> [Written task]
Output, word for word, every line from the line with "cad_parts[node].hide_render = cad_parts[node].hide_viewport" through the final line of the data below.

__________________________________________________

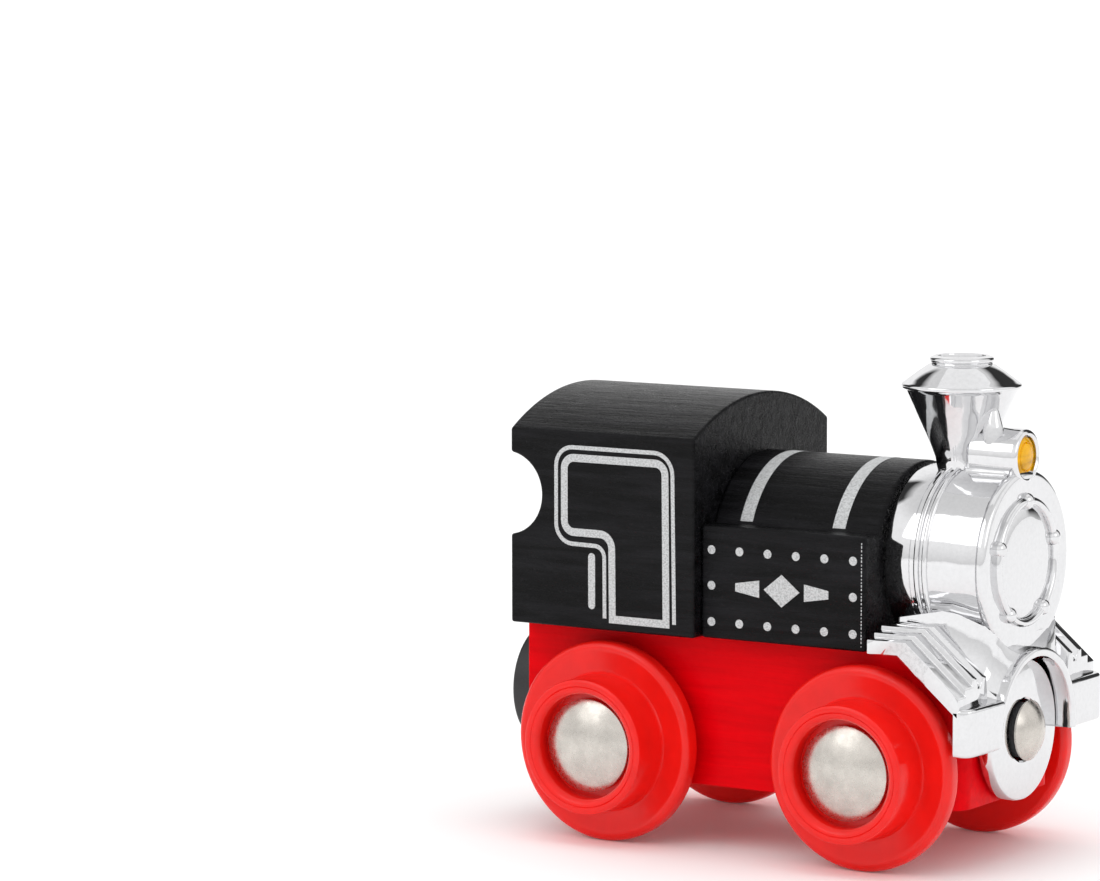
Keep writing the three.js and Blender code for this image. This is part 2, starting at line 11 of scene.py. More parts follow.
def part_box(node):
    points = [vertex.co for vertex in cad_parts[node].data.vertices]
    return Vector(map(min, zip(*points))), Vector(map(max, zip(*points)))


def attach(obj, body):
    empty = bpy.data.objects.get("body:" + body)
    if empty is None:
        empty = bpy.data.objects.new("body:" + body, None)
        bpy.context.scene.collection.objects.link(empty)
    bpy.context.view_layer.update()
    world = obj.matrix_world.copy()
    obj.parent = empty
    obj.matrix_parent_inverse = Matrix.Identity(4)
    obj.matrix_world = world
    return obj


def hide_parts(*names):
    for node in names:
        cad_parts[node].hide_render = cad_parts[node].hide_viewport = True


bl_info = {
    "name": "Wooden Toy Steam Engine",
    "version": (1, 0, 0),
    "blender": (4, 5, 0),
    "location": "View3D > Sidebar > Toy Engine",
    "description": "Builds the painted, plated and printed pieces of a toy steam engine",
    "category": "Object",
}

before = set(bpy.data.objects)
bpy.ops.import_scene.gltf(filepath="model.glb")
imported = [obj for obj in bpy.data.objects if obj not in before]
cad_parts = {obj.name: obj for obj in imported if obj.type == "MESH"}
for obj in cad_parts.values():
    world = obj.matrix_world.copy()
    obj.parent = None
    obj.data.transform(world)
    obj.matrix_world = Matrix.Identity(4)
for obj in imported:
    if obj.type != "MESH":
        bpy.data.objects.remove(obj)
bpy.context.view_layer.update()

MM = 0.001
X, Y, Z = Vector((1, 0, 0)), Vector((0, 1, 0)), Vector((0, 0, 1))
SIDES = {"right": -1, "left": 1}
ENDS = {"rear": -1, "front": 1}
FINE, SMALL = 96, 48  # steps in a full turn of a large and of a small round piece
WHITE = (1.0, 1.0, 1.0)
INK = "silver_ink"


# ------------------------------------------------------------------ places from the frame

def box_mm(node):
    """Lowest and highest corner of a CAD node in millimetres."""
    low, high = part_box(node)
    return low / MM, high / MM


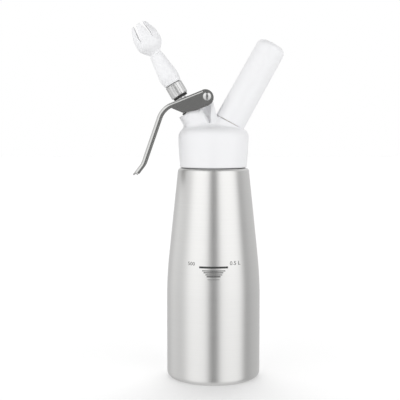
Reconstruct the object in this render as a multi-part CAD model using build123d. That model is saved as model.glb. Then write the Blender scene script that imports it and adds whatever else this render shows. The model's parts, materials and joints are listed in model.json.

__________________________________________________

> [Right answer]
        cad_parts[node].hide_render = cad_parts[node].hide_viewport = True


bl_info = {
    "name": "Wooden Toy Steam Engine",
    "version": (1, 0, 0),
    "blender": (4, 5, 0),
    "location": "View3D > Sidebar > Toy Engine",
    "description": "Builds the painted, plated and printed pieces of a toy steam engine",
    "category": "Object",
}

before = set(bpy.data.objects)
bpy.ops.import_scene.gltf(filepath="model.glb")
imported = [obj for obj in bpy.data.objects if obj not in before]
cad_parts = {obj.name: obj for obj in imported if obj.type == "MESH"}
for obj in cad_parts.values():
    world = obj.matrix_world.copy()
    obj.parent = None
    obj.data.transform(world)
    obj.matrix_world = Matrix.Identity(4)
for obj in imported:
    if obj.type != "MESH":
        bpy.data.objects.remove(obj)
bpy.context.view_layer.update()

MM = 0.001
X, Y, Z = Vector((1, 0, 0)), Vector((0, 1, 0)), Vector((0, 0, 1))
SIDES = {"right": -1, "left": 1}
ENDS = {"rear": -1, "front": 1}
FINE, SMALL = 96, 48  # steps in a full turn of a large and of a small round piece
WHITE = (1.0, 1.0, 1.0)
INK = "silver_ink"


# ------------------------------------------------------------------ places from the frame

def box_mm(node):
    """Lowest and highest corner of a CAD node in millimetres."""
    low, high = part_box(node)
    return low / MM, high / MM


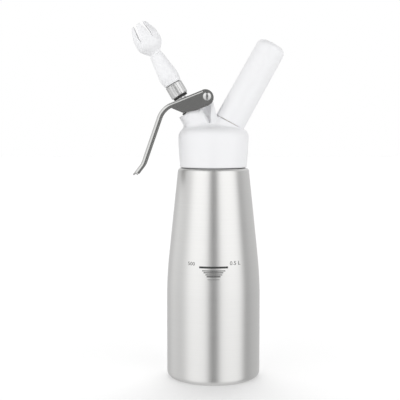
Reconstruct the object in this render as a multi-part CAD model using build123d. That model is saved as model.glb. Then write the Blender scene script that imports it and adds whatever else this render shows. The model's parts, materials and joints are listed in model.json.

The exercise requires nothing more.